**** Data segment
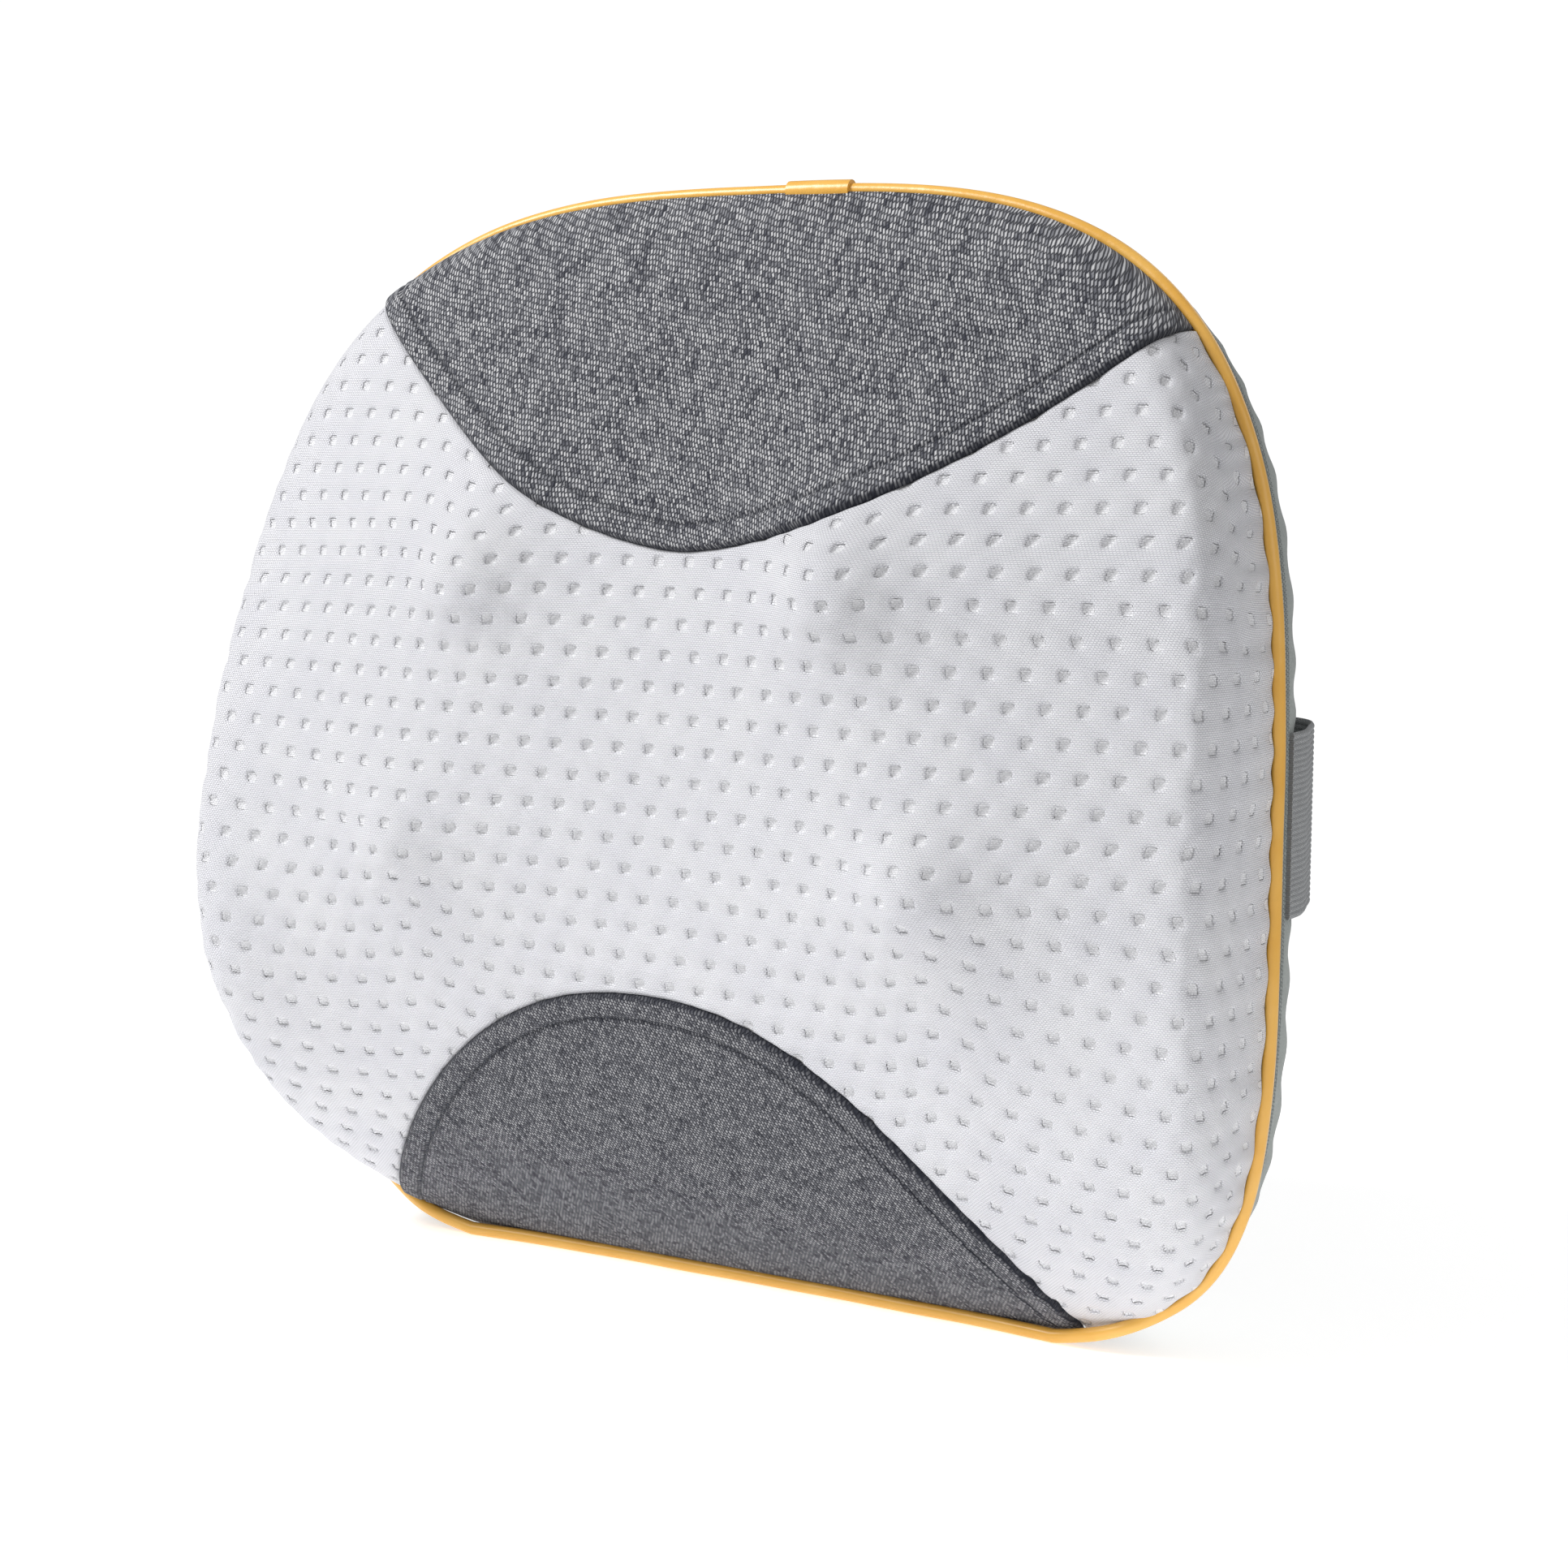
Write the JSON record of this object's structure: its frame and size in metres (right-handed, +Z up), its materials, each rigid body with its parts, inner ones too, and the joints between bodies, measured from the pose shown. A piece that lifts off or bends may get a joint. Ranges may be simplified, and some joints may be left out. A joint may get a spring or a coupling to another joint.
{
  "type": "lumbar support cushion",
  "caption": "Upright lumbar cushion with a dimpled mesh front, grey woven panels, piped edge, zipped back, elastic strap, and powered kneading heads inside.",
  "frame": {"origin": "under the middle of the cushion, on the surface it stands on", "axes": "+X to the right as seen from the front, the dimpled front faces -Y, +Z up"},
  "size_m": [0.3319, 0.11, 0.3236],
  "materials": {
    "spacer_mesh": "knitted, matt",
    "grey_weave": "woven melange, matt",
    "liner": "knitted, matt",
    "back_felt": "brushed, matt",
    "piping": "smooth coated, satin",
    "zip_tape": "woven, matt",
    "zip_coil": "moulded",
    "zip_metal": "plated, satin",
    "strap": "ribbed elastic",
    "shell_plastic": "moulded",
    "dark_plastic": "moulded",
    "wheel_plastic": "moulded",
    "head_plastic": "moulded, translucent",
    "steel": "machined",
    "motor_steel": "plated",
    "bronze": "sintered",
    "board": "solder mask",
    "button_plastic": "moulded",
    "bezel_plastic": "moulded",
    "black_plastic": "moulded"
  },
  "bodies": {
    "cushion": {"back_cover": "back_felt", "button_bezel": "bezel_plastic", "button_switch": "black_plastic", "circuit_board": "board", "elastic_strap": "strap", "front_mesh_panel": "spacer_mesh", "front_shell": "shell_plastic", "front_zip_tape": "zip_tape", "gear_case": "dark_plastic", "gear_cover": "dark_plastic", "gear_cover_screw_1": "steel", "gear_cover_screw_2": "steel", "gear_cover_screw_3": "steel", "gear_cover_screw_4": "steel", "gearbox_bracket": "steel", "inner_liner": "liner", "left_shaft_bush": "bronze", "lower_grey_panel": "grey_weave", "motor": "motor_steel", "piping": "piping", "piping_joint_tab": "piping", "power_socket": "black_plastic", "rear_shell": "shell_plastic", "rear_zip_tape": "zip_tape", "right_shaft_bush": "bronze", "shell_screw_1": "steel", "shell_screw_2": "steel", "shell_screw_3": "steel", "shell_screw_4": "steel", "upper_grey_panel": "grey_weave", "zip_coil": "zip_coil"},
    "left_arm": {"left_arm": "dark_plastic", "left_arm_shaft": "steel", "left_worm_wheel": "wheel_plastic", "left_upper_head_screw": "steel", "left_lower_head_screw": "steel"},
    "right_arm": {"right_arm": "dark_plastic", "right_arm_shaft": "steel", "right_worm_wheel": "wheel_plastic", "right_upper_head_screw": "steel", "right_lower_head_screw": "steel"},
    "left_upper_head": {"left_upper_head": "head_plastic"},
    "left_lower_head": {"left_lower_head": "head_plastic"},
    "right_upper_head": {"right_upper_head": "head_plastic"},
    "right_lower_head": {"right_lower_head": "head_plastic"},
    "rotor": {"motor_shaft": "steel", "left_worm": "steel", "right_worm": "steel"},
    "zip_slider": {"zip_slider": "zip_metal"},
    "zip_pull": {"zip_pull": "zip_metal"},
    "power_button": {"power_button": "button_plastic"}
  },
  "joints": [
    {"name": "left_arm_spin", "type": "hinge", "parent": "cushion", "child": "left_arm", "pos_m": [-0.0713, -0.0137, 0.184], "axis": [0, 1, 0], "continuous": true},
    {"name": "right_arm_spin", "type": "hinge", "parent": "cushion", "child": "right_arm", "pos_m": [0.0713, -0.0137, 0.184], "axis": [0, 1, 0], "continuous": true},
    {"name": "rotor_spin", "type": "hinge", "parent": "cushion", "child": "rotor", "pos_m": [0, 0.0182, 0.157], "axis": [1, 0, 0], "continuous": true},
    {"name": "left_upper_head_spin", "type": "hinge", "parent": "left_arm", "child": "left_upper_head", "pos_m": [-0.05854, -0.02, 0.22022], "axis": [0, 1, 0], "continuous": true},
    {"name": "left_lower_head_spin", "type": "hinge", "parent": "left_arm", "child": "left_lower_head", "pos_m": [-0.08406, -0.02, 0.14778], "axis": [0, 1, 0], "continuous": true},
    {"name": "right_upper_head_spin", "type": "hinge", "parent": "right_arm", "child": "right_upper_head", "pos_m": [0.05854, -0.02, 0.22022], "axis": [0, 1, 0], "continuous": true},
    {"name": "right_lower_head_spin", "type": "hinge", "parent": "right_arm", "child": "right_lower_head", "pos_m": [0.08406, -0.02, 0.14778], "axis": [0, 1, 0], "continuous": true},
    {"name": "zip_slide", "type": "slide", "parent": "cushion", "child": "zip_slider", "axis": [0, 0, 1], "range_m": [-0.04, 0.05]},
    {"name": "zip_pull_swing", "type": "hinge", "parent": "zip_slider", "child": "zip_pull", "pos_m": [-0.1653, 0.0046, 0.1315], "axis": [0, 1, 0], "range_deg": [0, 150]},
    {"name": "button_press", "type": "slide", "parent": "cushion", "child": "power_button", "axis": [0.8059, -0.5921, 0], "range_m": [0, 0.0015], "stiffness_N_per_m": 400}
  ],
  "couplings": [
    {"joint": "left_arm_spin", "follows": "rotor_spin", "ratio": 0.041667},
    {"joint": "right_arm_spin", "follows": "rotor_spin", "ratio": -0.041667}
  ]
}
********
### Instructions for the task
Quote the whole listing above, leaving nothing out.

### Result
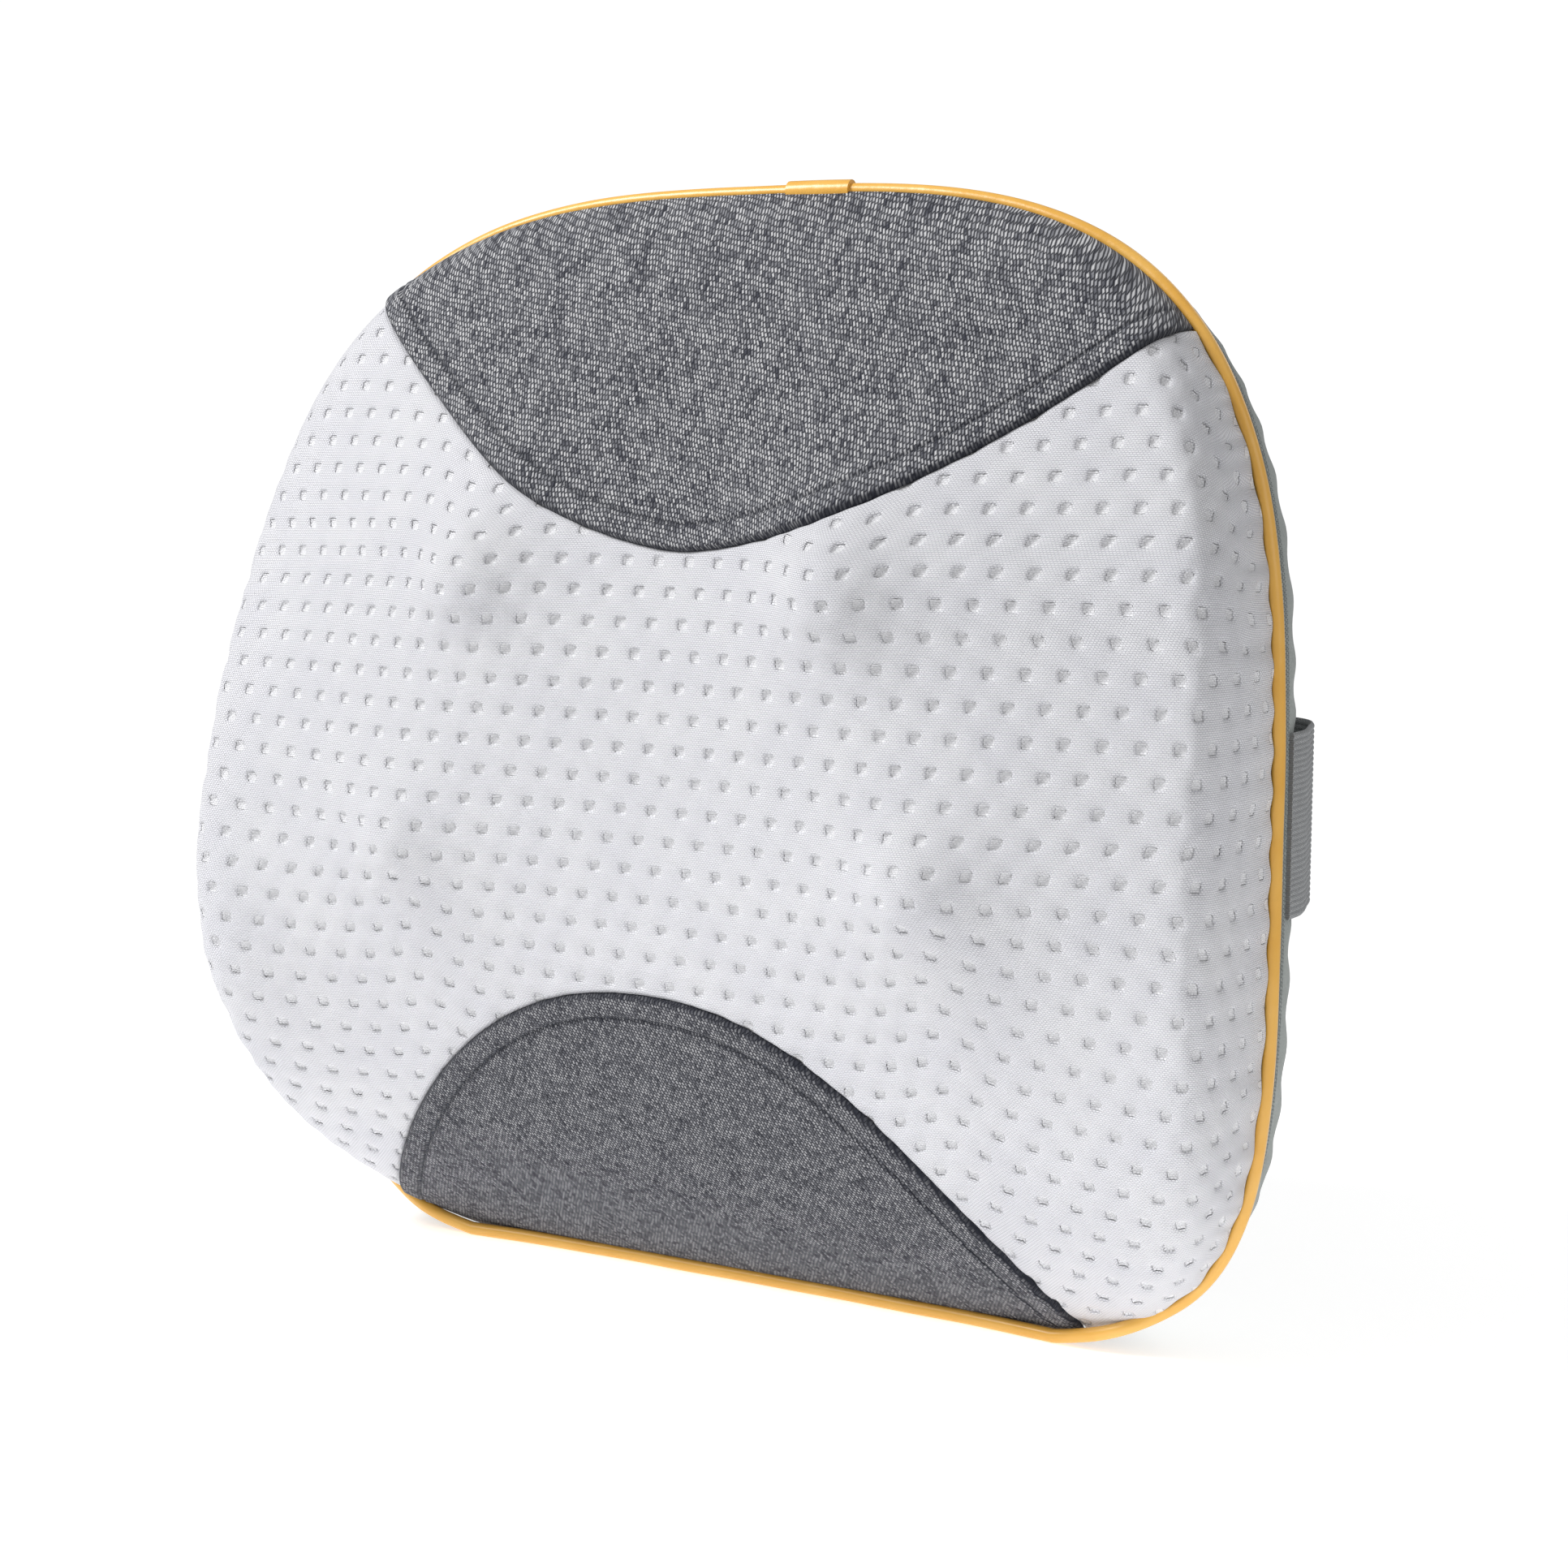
Write the JSON record of this object's structure: its frame and size in metres (right-handed, +Z up), its materials, each rigid body with its parts, inner ones too, and the joints between bodies, measured from the pose shown. A piece that lifts off or bends may get a joint. Ranges may be simplified, and some joints may be left out. A joint may get a spring or a coupling to another joint.
{
  "type": "lumbar support cushion",
  "caption": "Upright lumbar cushion with a dimpled mesh front, grey woven panels, piped edge, zipped back, elastic strap, and powered kneading heads inside.",
  "frame": {"origin": "under the middle of the cushion, on the surface it stands on", "axes": "+X to the right as seen from the front, the dimpled front faces -Y, +Z up"},
  "size_m": [0.3319, 0.11, 0.3236],
  "materials": {
    "spacer_mesh": "knitted, matt",
    "grey_weave": "woven melange, matt",
    "liner": "knitted, matt",
    "back_felt": "brushed, matt",
    "piping": "smooth coated, satin",
    "zip_tape": "woven, matt",
    "zip_coil": "moulded",
    "zip_metal": "plated, satin",
    "strap": "ribbed elastic",
    "shell_plastic": "moulded",
    "dark_plastic": "moulded",
    "wheel_plastic": "moulded",
    "head_plastic": "moulded, translucent",
    "steel": "machined",
    "motor_steel": "plated",
    "bronze": "sintered",
    "board": "solder mask",
    "button_plastic": "moulded",
    "bezel_plastic": "moulded",
    "black_plastic": "moulded"
  },
  "bodies": {
    "cushion": {"back_cover": "back_felt", "button_bezel": "bezel_plastic", "button_switch": "black_plastic", "circuit_board": "board", "elastic_strap": "strap", "front_mesh_panel": "spacer_mesh", "front_shell": "shell_plastic", "front_zip_tape": "zip_tape", "gear_case": "dark_plastic", "gear_cover": "dark_plastic", "gear_cover_screw_1": "steel", "gear_cover_screw_2": "steel", "gear_cover_screw_3": "steel", "gear_cover_screw_4": "steel", "gearbox_bracket": "steel", "inner_liner": "liner", "left_shaft_bush": "bronze", "lower_grey_panel": "grey_weave", "motor": "motor_steel", "piping": "piping", "piping_joint_tab": "piping", "power_socket": "black_plastic", "rear_shell": "shell_plastic", "rear_zip_tape": "zip_tape", "right_shaft_bush": "bronze", "shell_screw_1": "steel", "shell_screw_2": "steel", "shell_screw_3": "steel", "shell_screw_4": "steel", "upper_grey_panel": "grey_weave", "zip_coil": "zip_coil"},
    "left_arm": {"left_arm": "dark_plastic", "left_arm_shaft": "steel", "left_worm_wheel": "wheel_plastic", "left_upper_head_screw": "steel", "left_lower_head_screw": "steel"},
    "right_arm": {"right_arm": "dark_plastic", "right_arm_shaft": "steel", "right_worm_wheel": "wheel_plastic", "right_upper_head_screw": "steel", "right_lower_head_screw": "steel"},
    "left_upper_head": {"left_upper_head": "head_plastic"},
    "left_lower_head": {"left_lower_head": "head_plastic"},
    "right_upper_head": {"right_upper_head": "head_plastic"},
    "right_lower_head": {"right_lower_head": "head_plastic"},
    "rotor": {"motor_shaft": "steel", "left_worm": "steel", "right_worm": "steel"},
    "zip_slider": {"zip_slider": "zip_metal"},
    "zip_pull": {"zip_pull": "zip_metal"},
    "power_button": {"power_button": "button_plastic"}
  },
  "joints": [
    {"name": "left_arm_spin", "type": "hinge", "parent": "cushion", "child": "left_arm", "pos_m": [-0.0713, -0.0137, 0.184], "axis": [0, 1, 0], "continuous": true},
    {"name": "right_arm_spin", "type": "hinge", "parent": "cushion", "child": "right_arm", "pos_m": [0.0713, -0.0137, 0.184], "axis": [0, 1, 0], "continuous": true},
    {"name": "rotor_spin", "type": "hinge", "parent": "cushion", "child": "rotor", "pos_m": [0, 0.0182, 0.157], "axis": [1, 0, 0], "continuous": true},
    {"name": "left_upper_head_spin", "type": "hinge", "parent": "left_arm", "child": "left_upper_head", "pos_m": [-0.05854, -0.02, 0.22022], "axis": [0, 1, 0], "continuous": true},
    {"name": "left_lower_head_spin", "type": "hinge", "parent": "left_arm", "child": "left_lower_head", "pos_m": [-0.08406, -0.02, 0.14778], "axis": [0, 1, 0], "continuous": true},
    {"name": "right_upper_head_spin", "type": "hinge", "parent": "right_arm", "child": "right_upper_head", "pos_m": [0.05854, -0.02, 0.22022], "axis": [0, 1, 0], "continuous": true},
    {"name": "right_lower_head_spin", "type": "hinge", "parent": "right_arm", "child": "right_lower_head", "pos_m": [0.08406, -0.02, 0.14778], "axis": [0, 1, 0], "continuous": true},
    {"name": "zip_slide", "type": "slide", "parent": "cushion", "child": "zip_slider", "axis": [0, 0, 1], "range_m": [-0.04, 0.05]},
    {"name": "zip_pull_swing", "type": "hinge", "parent": "zip_slider", "child": "zip_pull", "pos_m": [-0.1653, 0.0046, 0.1315], "axis": [0, 1, 0], "range_deg": [0, 150]},
    {"name": "button_press", "type": "slide", "parent": "cushion", "child": "power_button", "axis": [0.8059, -0.5921, 0], "range_m": [0, 0.0015], "stiffness_N_per_m": 400}
  ],
  "couplings": [
    {"joint": "left_arm_spin", "follows": "rotor_spin", "ratio": 0.041667},
    {"joint": "right_arm_spin", "follows": "rotor_spin", "ratio": -0.041667}
  ]
}